I only wish that as a thinking, compassionate species, we humans would harness the power of all these billions of vehicles for the good of all. Not just for fellow humans, but for all creatres we share the earth with. These animals are voiceless and defenseless, but they only wish to co-exist with us. And only we have the power to determine their fate.
We can all start being responsible, environmentally aware, and compassionate motorists by choosing the materials our vehicles are made of, especially in the interiors. That means shunning the leather (which we all know are made from animal skin) and going for cruelty-free interiors (such as Alcantara microfiber leather and Artico man-made leather, all faux leather).
What does leather have to do with the environment, you may ask. A lot, in fact. Leather tanning has been proven to pollute the atmosphere, and if you multiply that by the billions upon billions of square meters of leather that’s about to be tanned. The environmental consequences are global.
Using leather is cruel. Animals are skinned alive and conscious. The leather-making industry also uses hazardous chemicals that poison ground water. There are better alternatives to leather that do not retain heat when exposed under the sun for prolonged periods, do not pose risks to the environment, and do not sacrifice sentient beings. A car executive of a European brand told me that some EU brands are shifting to faux leather because of the public clamor. So, before you buy a new car, make sure no animals were harmed in its making.
Apart from leather, tires also use animal products, believe it or not. Most tires use animal-derived stearic acid. I have read that Michelin uses plant-based stearic acid. Repeated calls to their Philippines offices, however, hasn’t yielded any official confirmation.

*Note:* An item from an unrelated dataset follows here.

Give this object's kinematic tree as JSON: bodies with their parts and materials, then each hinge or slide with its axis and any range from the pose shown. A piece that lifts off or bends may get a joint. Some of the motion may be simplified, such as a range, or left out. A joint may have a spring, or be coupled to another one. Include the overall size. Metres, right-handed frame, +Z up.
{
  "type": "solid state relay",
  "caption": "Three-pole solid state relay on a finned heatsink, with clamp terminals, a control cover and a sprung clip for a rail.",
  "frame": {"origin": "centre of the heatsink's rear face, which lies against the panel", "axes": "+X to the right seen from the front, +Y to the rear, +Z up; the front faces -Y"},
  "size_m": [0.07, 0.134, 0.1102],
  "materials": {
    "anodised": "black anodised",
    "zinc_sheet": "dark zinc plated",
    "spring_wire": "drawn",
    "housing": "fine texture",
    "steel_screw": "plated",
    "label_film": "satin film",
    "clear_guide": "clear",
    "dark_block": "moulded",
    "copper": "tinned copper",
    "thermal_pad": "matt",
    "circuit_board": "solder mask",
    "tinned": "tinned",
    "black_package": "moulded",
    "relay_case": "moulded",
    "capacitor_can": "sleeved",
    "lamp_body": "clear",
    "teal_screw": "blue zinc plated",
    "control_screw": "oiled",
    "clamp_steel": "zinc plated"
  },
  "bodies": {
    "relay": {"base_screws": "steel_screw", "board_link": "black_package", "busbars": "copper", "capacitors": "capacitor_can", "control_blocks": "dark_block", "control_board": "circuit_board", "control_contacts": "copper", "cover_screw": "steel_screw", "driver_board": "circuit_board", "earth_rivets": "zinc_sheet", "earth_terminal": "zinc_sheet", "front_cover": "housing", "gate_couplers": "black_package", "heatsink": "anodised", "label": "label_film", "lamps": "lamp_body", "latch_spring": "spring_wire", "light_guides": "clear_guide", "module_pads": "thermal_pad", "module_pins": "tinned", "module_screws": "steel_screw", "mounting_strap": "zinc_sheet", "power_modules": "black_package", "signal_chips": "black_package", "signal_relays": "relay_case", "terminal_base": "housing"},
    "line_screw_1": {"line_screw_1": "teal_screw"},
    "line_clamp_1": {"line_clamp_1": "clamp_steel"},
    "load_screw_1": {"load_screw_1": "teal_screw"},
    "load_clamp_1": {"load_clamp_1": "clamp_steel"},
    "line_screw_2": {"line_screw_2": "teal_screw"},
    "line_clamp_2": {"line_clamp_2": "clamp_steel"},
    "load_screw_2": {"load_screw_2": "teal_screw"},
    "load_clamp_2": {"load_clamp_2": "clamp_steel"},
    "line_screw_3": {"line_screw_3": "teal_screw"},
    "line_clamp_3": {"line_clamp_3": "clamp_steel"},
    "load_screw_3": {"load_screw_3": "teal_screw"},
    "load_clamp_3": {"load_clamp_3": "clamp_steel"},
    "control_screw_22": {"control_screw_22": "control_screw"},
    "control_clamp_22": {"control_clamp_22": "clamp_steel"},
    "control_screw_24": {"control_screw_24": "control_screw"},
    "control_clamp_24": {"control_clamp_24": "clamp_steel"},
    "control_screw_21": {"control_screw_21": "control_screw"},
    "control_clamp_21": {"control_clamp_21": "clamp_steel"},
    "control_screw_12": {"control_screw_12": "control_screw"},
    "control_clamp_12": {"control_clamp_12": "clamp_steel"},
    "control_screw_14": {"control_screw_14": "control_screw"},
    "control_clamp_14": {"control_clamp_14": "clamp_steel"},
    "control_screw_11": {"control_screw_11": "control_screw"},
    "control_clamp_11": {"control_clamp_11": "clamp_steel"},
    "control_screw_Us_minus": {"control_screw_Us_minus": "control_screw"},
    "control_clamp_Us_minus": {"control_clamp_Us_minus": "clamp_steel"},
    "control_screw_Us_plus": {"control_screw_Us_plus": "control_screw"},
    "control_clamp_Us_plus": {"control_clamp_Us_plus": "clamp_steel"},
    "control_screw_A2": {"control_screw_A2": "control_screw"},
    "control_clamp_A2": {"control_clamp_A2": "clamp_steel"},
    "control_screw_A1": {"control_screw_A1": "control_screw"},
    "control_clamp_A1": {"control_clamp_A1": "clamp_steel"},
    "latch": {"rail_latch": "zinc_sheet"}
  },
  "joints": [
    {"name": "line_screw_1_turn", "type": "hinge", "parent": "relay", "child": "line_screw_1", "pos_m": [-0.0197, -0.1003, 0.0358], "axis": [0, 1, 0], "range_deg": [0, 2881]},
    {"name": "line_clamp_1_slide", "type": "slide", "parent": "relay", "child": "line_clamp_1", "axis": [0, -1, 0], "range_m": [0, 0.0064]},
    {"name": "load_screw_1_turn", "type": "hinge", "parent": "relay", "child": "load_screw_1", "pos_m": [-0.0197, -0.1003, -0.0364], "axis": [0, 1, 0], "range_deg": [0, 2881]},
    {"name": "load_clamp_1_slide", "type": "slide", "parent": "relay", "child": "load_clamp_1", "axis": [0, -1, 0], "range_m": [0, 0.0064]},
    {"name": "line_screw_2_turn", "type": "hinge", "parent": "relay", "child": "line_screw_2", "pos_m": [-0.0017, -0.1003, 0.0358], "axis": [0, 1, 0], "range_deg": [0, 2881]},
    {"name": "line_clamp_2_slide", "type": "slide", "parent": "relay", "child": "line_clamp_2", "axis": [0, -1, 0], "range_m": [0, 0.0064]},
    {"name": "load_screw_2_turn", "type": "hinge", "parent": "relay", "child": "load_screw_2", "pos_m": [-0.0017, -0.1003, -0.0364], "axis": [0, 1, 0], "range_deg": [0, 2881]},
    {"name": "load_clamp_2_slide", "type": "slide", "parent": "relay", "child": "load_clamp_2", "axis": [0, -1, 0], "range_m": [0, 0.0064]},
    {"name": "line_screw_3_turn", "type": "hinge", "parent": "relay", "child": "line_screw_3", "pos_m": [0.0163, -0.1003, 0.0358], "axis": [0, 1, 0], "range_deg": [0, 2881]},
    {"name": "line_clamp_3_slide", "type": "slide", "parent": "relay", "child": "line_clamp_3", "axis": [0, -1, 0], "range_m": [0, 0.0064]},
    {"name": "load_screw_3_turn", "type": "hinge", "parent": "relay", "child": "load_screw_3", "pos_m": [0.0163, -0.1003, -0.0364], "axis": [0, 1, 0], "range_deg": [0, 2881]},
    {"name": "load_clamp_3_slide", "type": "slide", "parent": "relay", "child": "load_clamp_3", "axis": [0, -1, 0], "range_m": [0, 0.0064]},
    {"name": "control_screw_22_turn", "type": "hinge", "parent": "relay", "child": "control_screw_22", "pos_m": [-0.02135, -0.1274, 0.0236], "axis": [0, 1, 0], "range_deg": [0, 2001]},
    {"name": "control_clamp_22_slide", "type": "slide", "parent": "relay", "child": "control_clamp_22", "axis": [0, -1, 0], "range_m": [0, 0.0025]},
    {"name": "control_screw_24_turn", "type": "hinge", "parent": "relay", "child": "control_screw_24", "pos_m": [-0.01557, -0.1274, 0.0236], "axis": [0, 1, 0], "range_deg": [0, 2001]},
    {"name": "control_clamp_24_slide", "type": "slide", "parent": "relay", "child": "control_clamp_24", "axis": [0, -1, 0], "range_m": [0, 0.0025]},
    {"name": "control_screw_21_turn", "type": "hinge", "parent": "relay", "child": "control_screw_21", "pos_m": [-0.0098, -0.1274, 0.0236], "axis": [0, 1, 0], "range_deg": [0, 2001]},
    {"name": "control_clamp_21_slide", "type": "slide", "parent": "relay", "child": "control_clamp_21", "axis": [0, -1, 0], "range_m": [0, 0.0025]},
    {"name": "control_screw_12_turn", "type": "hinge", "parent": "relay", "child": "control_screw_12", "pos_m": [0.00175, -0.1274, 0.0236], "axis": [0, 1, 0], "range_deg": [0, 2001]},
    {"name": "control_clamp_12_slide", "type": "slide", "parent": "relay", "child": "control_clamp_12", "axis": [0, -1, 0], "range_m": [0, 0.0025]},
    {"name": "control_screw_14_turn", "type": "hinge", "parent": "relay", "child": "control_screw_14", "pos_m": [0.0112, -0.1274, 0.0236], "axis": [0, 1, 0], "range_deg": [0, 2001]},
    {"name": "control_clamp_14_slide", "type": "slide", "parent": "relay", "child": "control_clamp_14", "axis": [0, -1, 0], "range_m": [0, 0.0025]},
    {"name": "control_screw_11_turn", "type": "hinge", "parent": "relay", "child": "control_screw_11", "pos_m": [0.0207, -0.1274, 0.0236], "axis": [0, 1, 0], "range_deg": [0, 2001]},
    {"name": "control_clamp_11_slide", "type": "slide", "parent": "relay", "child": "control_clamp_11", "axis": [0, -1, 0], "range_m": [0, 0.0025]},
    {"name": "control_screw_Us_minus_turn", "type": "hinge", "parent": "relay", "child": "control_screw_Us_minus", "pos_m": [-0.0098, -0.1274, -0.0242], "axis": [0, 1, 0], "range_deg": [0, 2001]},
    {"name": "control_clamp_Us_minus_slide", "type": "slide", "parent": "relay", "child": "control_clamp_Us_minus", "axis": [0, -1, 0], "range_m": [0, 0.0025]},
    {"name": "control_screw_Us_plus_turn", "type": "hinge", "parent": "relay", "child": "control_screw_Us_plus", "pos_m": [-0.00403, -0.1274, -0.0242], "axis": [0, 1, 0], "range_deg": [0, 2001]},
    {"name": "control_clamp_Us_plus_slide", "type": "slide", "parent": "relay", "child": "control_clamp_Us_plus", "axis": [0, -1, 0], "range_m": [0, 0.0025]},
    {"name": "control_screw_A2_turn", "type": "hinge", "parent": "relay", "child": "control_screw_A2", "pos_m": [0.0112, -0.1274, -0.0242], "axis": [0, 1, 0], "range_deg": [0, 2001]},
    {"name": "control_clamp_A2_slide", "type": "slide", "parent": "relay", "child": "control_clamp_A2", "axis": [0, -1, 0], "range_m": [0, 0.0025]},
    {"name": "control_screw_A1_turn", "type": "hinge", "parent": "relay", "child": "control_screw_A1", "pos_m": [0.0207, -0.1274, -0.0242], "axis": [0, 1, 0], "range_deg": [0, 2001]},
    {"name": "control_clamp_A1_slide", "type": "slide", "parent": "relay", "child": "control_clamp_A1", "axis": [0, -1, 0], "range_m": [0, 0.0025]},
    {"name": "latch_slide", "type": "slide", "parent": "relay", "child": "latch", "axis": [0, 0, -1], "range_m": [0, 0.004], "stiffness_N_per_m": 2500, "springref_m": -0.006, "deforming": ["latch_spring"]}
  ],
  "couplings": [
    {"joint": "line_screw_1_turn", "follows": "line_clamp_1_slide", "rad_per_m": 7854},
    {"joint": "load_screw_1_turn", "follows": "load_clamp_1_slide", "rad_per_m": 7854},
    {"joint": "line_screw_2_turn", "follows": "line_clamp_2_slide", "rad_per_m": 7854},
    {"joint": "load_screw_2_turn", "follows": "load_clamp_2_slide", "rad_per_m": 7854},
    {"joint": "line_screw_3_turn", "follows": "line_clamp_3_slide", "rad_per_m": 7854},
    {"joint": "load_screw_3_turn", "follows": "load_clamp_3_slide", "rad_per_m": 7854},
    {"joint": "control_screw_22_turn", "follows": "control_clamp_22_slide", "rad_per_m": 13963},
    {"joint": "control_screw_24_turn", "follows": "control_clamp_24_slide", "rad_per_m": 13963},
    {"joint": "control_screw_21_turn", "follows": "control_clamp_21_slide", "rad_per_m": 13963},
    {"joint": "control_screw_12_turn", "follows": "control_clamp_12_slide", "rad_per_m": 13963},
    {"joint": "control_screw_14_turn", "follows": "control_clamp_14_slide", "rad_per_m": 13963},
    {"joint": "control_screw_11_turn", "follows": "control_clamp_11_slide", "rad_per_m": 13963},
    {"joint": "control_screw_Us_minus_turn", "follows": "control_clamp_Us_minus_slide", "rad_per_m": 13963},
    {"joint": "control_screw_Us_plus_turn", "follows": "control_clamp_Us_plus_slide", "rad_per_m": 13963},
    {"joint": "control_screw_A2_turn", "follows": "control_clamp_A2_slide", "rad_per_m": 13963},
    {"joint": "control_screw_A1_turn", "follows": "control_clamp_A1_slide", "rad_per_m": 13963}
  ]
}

But it hasn’t been all slash-and-burn in the automotive industry. Many entities and individuals are in the news for their efforts at minimizing their impact on the environment, which includes cutting down on carbon dioxide emissions, reforestation projects, the development of alternative-fueled vehicles and technology to make cars fuel-efficient—anything to somehow cut back on the staggering 2.4 million pounds of climate-change-causing CO2 released into the atmosphere per second by all the world’s internal combustion engines.
Special mention goes to Toyota Motor Corp, whose $3-million, six-year reforestation project of 2,500 hectares in Peñablanca, Cagayan Valley (near Tuguegarao City) is, by far, the biggest such project a car company has done in the Philippines. The Philippine Peñablanca Sustainable Reforestation Project, which concluded in 2013, was an attempt to replicate those undertaken in China and Japan.
I was there, upon the invitation of Toyota Motor Philippines, during the inauguration and conclusion of the project. In both instances, I motored all the way from Manila to Tuguegarao and back in a hybrid Prius, which, by the way, also doesn’t use animal-sourced leather.
Three-year-old Philippine-based company Solar Transport and Automotive Resources Corp (the authorized Philippine distributor of Chinese brand Build Your Dreams) recently brought in its own version of the plug-in hybrid-electric vehicle and full-electric SUV to the Philippines. It’s a brave move for a young company to introduce and market zero-emission vehicles in a country where hybrids and full-electrics have yet to capture the imagination of the general motoring public (and I blame largely our government for not being helpful, withholding still the incentives and tax breaks that would bring down the retail price of these vehicles).
Ford, for its part, has come up with an innovative way to mitigate its manufacturing processes’ environment impact. It has recently developed foams and plastics using captured carbon dioxide that could be applied in its seating and under hood applications.
Ford becomes the first automotive company to develop foams and plastics using captured carbon dioxide, and it estimates that these materials could be in practical use within five years.
Formulated with up to 50-percent CO2-based polyols, the foam has shown promise, meeting Ford’s test standards, and could potentially reduce the American-based auto manufacturer’s petroleum use by more than 600 million pounds annually—enough to fill nearly 35,000 American homes.
Plastic manufacturing accounts for nearly 4 percent of the world’s oil use, according to the British Plastic Federation.
Why limit this technology to Ford, I ask. For all our sake, for earth’s sake, let this climate-change mitigating technology be shared.
Let’s face it. We may be on different roads, but our destinations are the same–this tiny speck on the solar system, the third pebble from the Sun that we call Earth.
Unless you’ve volunteered for that one-way trip to Mars, or maybe to that cold, unfeeling planet where the Sun barely shines, Uranus.